Kyle Harrison, head of sustainability research at BloombergNEF, said corporate clean energy buying had been "an unwavering constant" over the years against the backdrop of a less predictable environmental, social and governance (ESG) investment market. "Companies can access clean energy at scale in most major countries, the economics make sense, and amid turbulent energy markets, PPAs have become useful risk-mitigation tools for chief financial officers," he said.

Technology companies were the top corporate purchasers of clean energy, according to Bloomberg's analysis, with Amazon leading the pack after adding a staggering 10.9 GW of clean energy to its portfolio. Meta, Google and Microsoft were the next most prolific sourcers of clean energy deals, signing 2.6 GW, 1.6 GW, and 1.3 GW of PPAs respectively.

BNEF's analysis notes that the growing popularity of clean energy goals should drive a rapid acceleration in corporate clean energy buying, noting that the 397-strong group of companies that form the RE100 initiative will have to secure 290TWh of clean energy — more than they have to date — if they are to meet their goals to source 100 percent renewable power by the end of the decade. RE100, which brings together companies that have pledged to achieving 100 percent clean energy by 2030, added 56 new companies to its roster in 2022. In its own recent update, the campaign confirmed that its members were set to source clean power equivalent to the U.K.'s entire annual electricity demand.

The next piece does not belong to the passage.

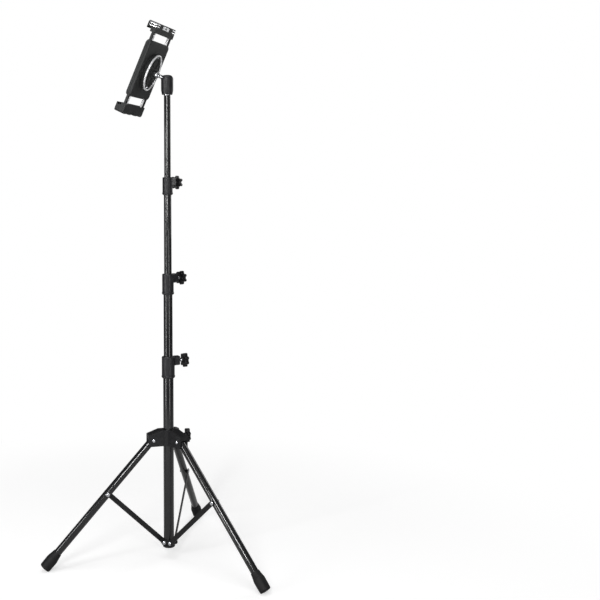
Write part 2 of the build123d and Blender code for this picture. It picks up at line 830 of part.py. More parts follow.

"We're seeing an evolution in the corporate energy buyer, with companies moving to hourly carbon-free energy goals and others signing clean energy contracts for reliability purposes," said Harrison. "Developers that can provide firming and balancing services have access to a wellspring of corporate clean energy demand and are poised to be the biggest winners in this market."

However, while global demand for PPAs by corporates and public institutions remains on the rise, the report notes that activity dipped in Europe, the Middle East and Africa, the market most affected by soaring gas prices and the energy supply crunch triggered by Russia's weaponization of gas supplies.

While PPA activity increased in the Americas by 18 percent to reach a record 24.1 GW and more than doubled in the Asia Pacific region to reach 4.6 GW, led by a flurry of activity in India and Australia, PPA activity declined in Europe by 7 percent. BNEF said this was partly due to developers seeking bigger deals in Europe to reflect the increase in overall energy prices, and partly due to solar and wind developers favoring deals on the wholesale markets where high prices meant they could enjoyed better returns.

But BNEF said it expected PPA activity in Europe to rebound in 2023 in response to lower fossil gas prices and the European Commission's proposed power market reforms.

The impact of the energy crisis on corporate energy procurement in Europe was also explored this week in a separate analysis from Swiss consultancy Pexapark.

According to the report, contract volumes of PPA deals in Europe reached 8.4 GW in 2022, a 21 percent decrease from the 10.7 GW recorded in 2021. But it noted that corporate PPA activity had continued to rise, with the overall volume of deals growing by at least 20 percent in 2022, up to 7 GW from 5.8 GW in 2021. The number of deals signed by corporates also rose, with 129 deals successfully brokered by companies within Europe, up 29 percent from the number the year before.

"The maturity of the PPA market shone through amid the European energy crisis, and the resiliency it exhibited was remarkable to say the least," said Luca Pedretti, chief operating officer at Pexapark. "It's fair to say that certain corporate procurement departments deserve awards for saving their companies from spiralling energy costs." 

While technology firms continued to hold the top spot for contracted volumes of clean energy via PPAs in Europe — with 1.97 GW procured across 14 deals — the metals and mining sector came in an extremely close second place, with 1.95 GW procured across 19 deals, according to the findings.

Aluminum company Alcoa was found to be the largest single buyer in Europe and Spanish Independent Power Producer (IPP) Greenalia was the largest seller, thanks to its deals with Alcoa.

Overall, Pexapark stressed that Europe's PPA market had remained remarkably stable throughout 2022, thanks to corporate buyers' increased appetite for long-term deals that protect them from an increasingly volatile wholesale electricity market. And it predicted that 2023 would bring with it a popularization of shorter-term PPAs, the evolution of PPAs where project owners, utilities and corporates join forces, known as "tripartitie PPAs" and the "coming of age" of co-location and flexibility services within PPA deals.

The growth of the corporate PPA market over the last 15 years has been genuinely remarkable. Amazon boasts the seventh-largest power portfolio of any company in the world, including dedicated energy firms. And the corporate love affair with clean energy is only set to grow as the cost savings and price stability on offer becomes increasingly difficult for financial department to ignore, even before they consider the contribution such projects can make to increasingly ubiquitous corporate climate goals. The question now is whether governments, regulators and renewables developers can tear down the obstacles to development and keep pace with soaring demand for clean power from across the business community.